Grettir is the most famous outlaw of the Icelandic Sagas. As a young man he made a name for himself by his great strength, and got the nick-name "the strong". As the story goes, he fought and killed a powerful ghost named Glámur, who put a curse on him before it died, saying that everything he would do thereafter would turn out bad, that he would have no luck and that he would become a killer and an outlaw. The curse came true, and Grettir was outlawed, following a series of killings and mishaps. After sixteen years of roaming around Iceland and hiding in various places, he finally found refuge in Drangey, where he lived with his brother, Illugi, and a slave, Glaumur. They lived on the pickings of the island, including birds, fish and sheep that had been put there for the summer, occasionally going ashore for food. To get water, they had to climb down to a ledge where there was a hole that usually contained some water. It is called "the Well", and is the only place on the island where you can get water.

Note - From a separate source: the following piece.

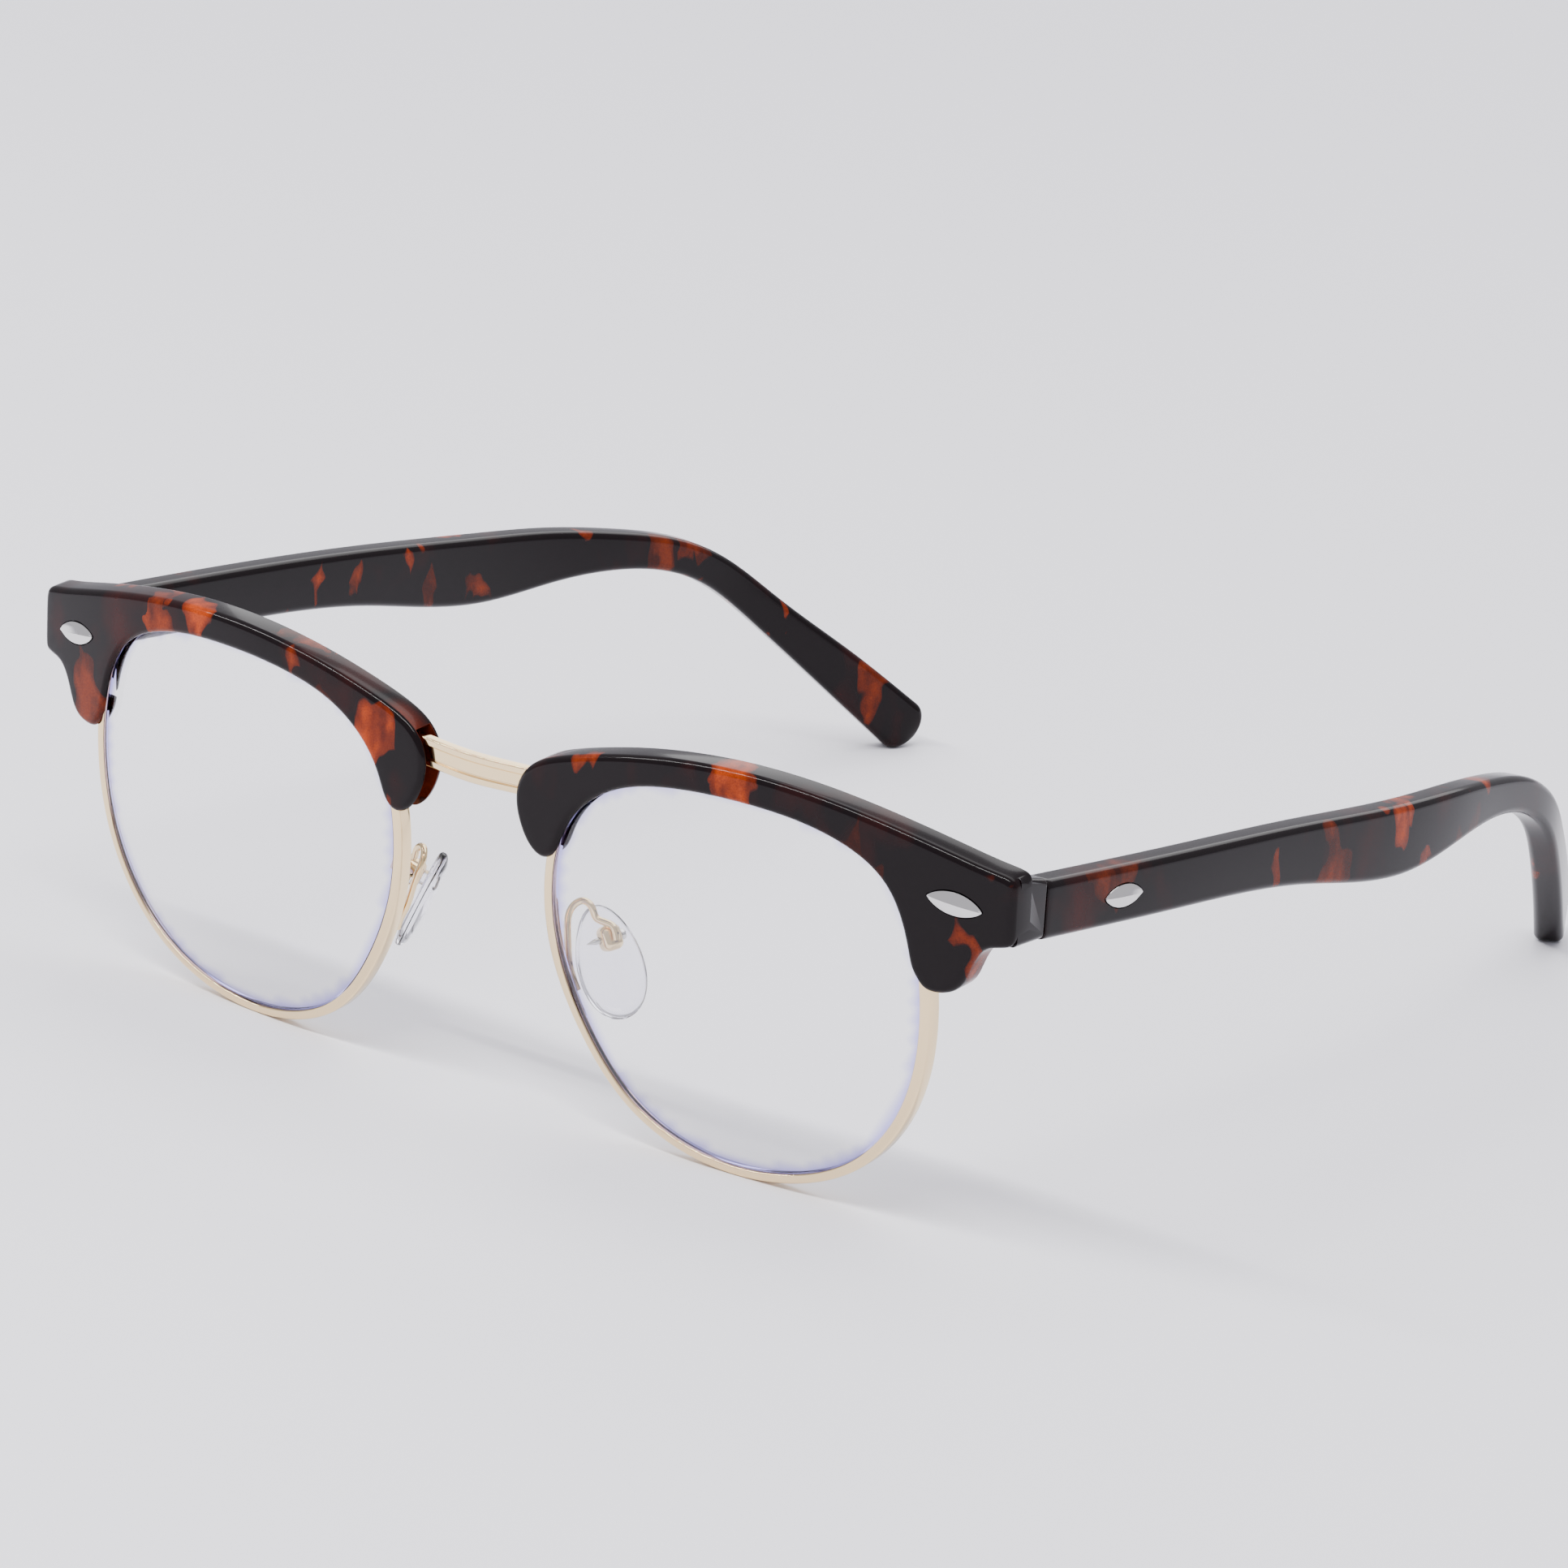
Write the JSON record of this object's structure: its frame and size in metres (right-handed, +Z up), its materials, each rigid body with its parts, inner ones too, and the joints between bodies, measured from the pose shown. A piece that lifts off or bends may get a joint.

Grettir lived in the island for three years, and during that time there were numerous attempts made to climb the island. Finally, Grettir's enemies were able to ascend the island when Glaumur the slave, who was supposed to be guarding the rope ladder, fell asleep due to a magic curse. Grettir was ill, perhaps dying, and unable to defend himself, so it fell to his brother to fight the intruders. Finally, Grettir was killed, and his brother and slave were executed.

One of the most memorable things Grettir did, was when the slave let the fire in the island go out. They had no boat, and Grettir swam to shore to get fire from a farm up on the shore. He rested and bathed in Grettir's pool on the shore after his swim. The remains of the shelter Grettir and his companions used is still visible on the island. Since he lived in the 11th century, it is likely that others must have used it since then, thus keeping the ruins visible.